Hand back each line, unchanged, from the top down to the line where "and hem bands." sits.
** Start of DATA EXCERPT **
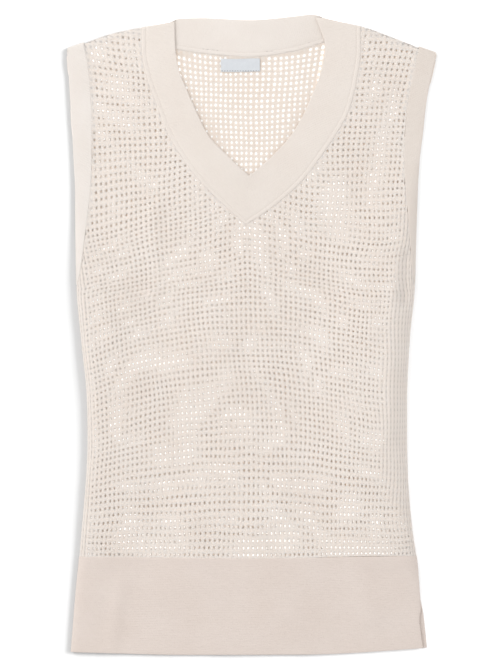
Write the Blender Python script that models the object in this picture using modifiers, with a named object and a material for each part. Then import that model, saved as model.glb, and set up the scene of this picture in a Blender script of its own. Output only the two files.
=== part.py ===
"""A knit sweater vest laid flat, front up: an eyelet-net body with plain neck, armhole and hem bands.

Frame: metres, +Z up, the surface it lies on at z = 0, +Y towards the neck, +X to the right seen from above.
Tables and sizes are in millimetres: "down" runs from the top of the neck band towards the hem, "across" from
the middle of the vest to the right, "inset" from the vest's outline inwards. Each table's row is a section.
"""

import bpy
import numpy as np

MM = 0.001  # metres in a millimetre

# Driving sizes
LENGTH = 641.0  # neck band's top to the hem
BOX_MIDDLE = (0.24, LENGTH / 2 + 0.03)  # across and down of the middle of the vest's whole width and length
FRONT_MIDDLE = -5.5  # the front's middle line, a little off the vest's own
NET_WALL = 1.6
BAND_WALL = 1.8
BAND_RISE = 0.4  # a band's face above the net's
LABEL_WALL = 1.0
SEAM_GAP = 0.3  # pieces stop this far apart where they are sewn
ROLL_CLEAR = 0.15  # more at a seam that runs over a roll, where the walls' inner faces crowd
FRONT_LEVEL = 3.9  # the front net's face where it lies on the back
TUCK_REACH = 4.0  # cloth from a side's widest line down to the surface
TUCK_ANGLE = np.radians(60)
TUCK_RADIUS = 2.0
TUCK_CLEAR = 0.1  # the tucked edge above the surface, so that the flat back carries the vest
SHOULDER_CURL = 3.0  # width over which the front turns down at the shoulder fold
SHOULDER_EDGE = 3.0  # height of the front's face at that fold
BACK_INSET = 3.1  # the back's edge in from the outline, behind the rolled front
BACK_NECK_GAP = 0.48  # the slanting seam below the back neck band, down rather than square to it
FOLD_FADE = 12.0  # folds start this much cloth in from a side
NET_FADE = 60.0  # the net's rows lose the shoulder's slope over this much
NECK_FADE = 20.0  # and the neck band's sections over this much
ARMHOLE_FADE = 8.0  # the armhole band's rows keep clear of the shoulder fold over this much
HEM_TOP = 542.0  # the hem seam at the sides
HEM_FOOT = 639.0  # the hem's edge at the sides
LABEL_WIDTH = 39.0
LABEL_DEPTH = 13.0
LABEL_MIDDLE = (-11.0, 51.0)  # across and down

CREAM_NET = (0.78, 0.70, 0.62)
CREAM_BAND = (0.80, 0.72, 0.65)
LABEL_GREY = (0.74, 0.76, 0.78)


def columns(names, rows):
    """A table's columns by name."""
    return dict(zip(names.split(), np.array(rows, float).T))


OUTLINE = columns("down left right", [
    (0, -187.0, 192.0),
    (36, -184.5, 186.0),
    (56, -183.2, 181.5),
    (86, -181.5, 175.5),
    (116, -179.5, 172.0),
    (146, -178.0, 168.5),
    (176, -176.7, 166.5),
    (236, -176.0, 164.5),
    (271, -175.3, 163.7),
    (326, -170.5, 158.5),
    (386, -164.7, 155.8),
    (426, -164.0, 155.8),
    (456, -165.0, 156.5),
    (486, -167.2, 158.2),
    (516, -169.9, 161.2),
    (546, -172.5, 165.6),
    (576, -175.5, 168.5),
    (606, -178.0, 172.4),
    (641, -180.8, 175.8),
])
SHOULDER_LEFT = columns("across down", [
    (-186.0, 37.0), (-161.5, 27.0), (-141.5, 20.0), (-110.0, 13.0), (-77.0, 7.0),
])
SHOULDER_RIGHT = columns("across down", [
    (70.0, 3.0), (98.5, 9.5), (109.5, 12.0), (148.5, 26.0), (168.5, 34.0), (187.0, 42.0),
])
HEM_SEAM = columns("across down", [(-174.0, 542.0), (0.0, 544.0), (167.0, 541.0)])
HEM_EDGE = columns("across down", [(-181.0, 638.0), (-60.0, 641.0), (60.0, 640.5), (176.0, 634.0)])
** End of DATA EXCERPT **
→ **TASK RESULT**:
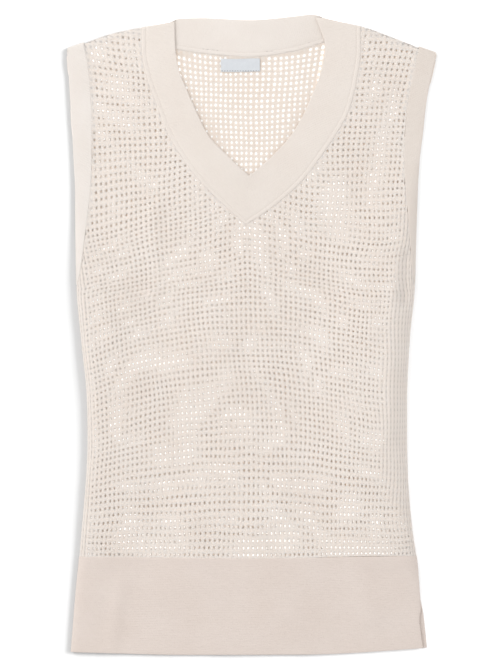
Write the Blender Python script that models the object in this picture using modifiers, with a named object and a material for each part. Then import that model, saved as model.glb, and set up the scene of this picture in a Blender script of its own. Output only the two files.
=== part.py ===
"""A knit sweater vest laid flat, front up: an eyelet-net body with plain neck, armhole and hem bands.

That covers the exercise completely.